Le déclin rapide des combustibles fossiles a nécessité, historiquement, que des technologies concurrentes profitent d’avancements, qu’il y ait une forte motivation pour changer les systèmes énergétiques (comme la volonté de sécuriser l’approvisionnement en énergie), et des institutions gouvernementales efficaces pour mettre en place les changements nécessaires.
« Nous avons été moins surpris de la vitesse à laquelle l’utilisation du charbon doit diminuer, à l’avenir, pour atteindre les cibles climatiques », ajoute Mme Jewell, en notant que de tous les combustibles fossiles, c’est le charbon qui doit perdre de l’importance le plus rapidement pour permettre de respecter les engagements climatiques, particulièrement en Asie et dans les régions de l’OCDE où son utilisation est la plus concentrée.

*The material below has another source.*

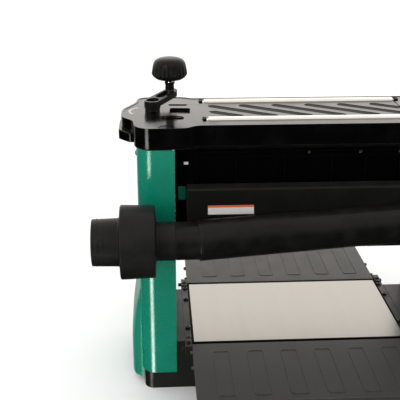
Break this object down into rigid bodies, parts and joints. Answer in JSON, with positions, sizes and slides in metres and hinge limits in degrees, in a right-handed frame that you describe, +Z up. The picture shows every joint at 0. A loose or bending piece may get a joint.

Environ la moitié des scénarios permettant de respecter le réchauffement à 1,5 degré nécessite un déclin du charbon, en Asie, plus rapide que tous les cas observés. Les autres scénarios, ainsi que plusieurs scénarios faisant aussi état d’une diminution de l’utilisation du charbon et du gaz dans d’autres régions, n’ont de précédents qu’aux endroits où le pétrole a été remplacé par le charbon, le gaz ou le nucléaire, en réponse à des menaces à la sécurité énergétique dans de petits marchés.
Atteindre la cible de 1,5 degré nécessite donc des mécanismes de déclin des combustibles fossiles qui vont bien au-delà de tous les cas de figure ou les engagements actuels.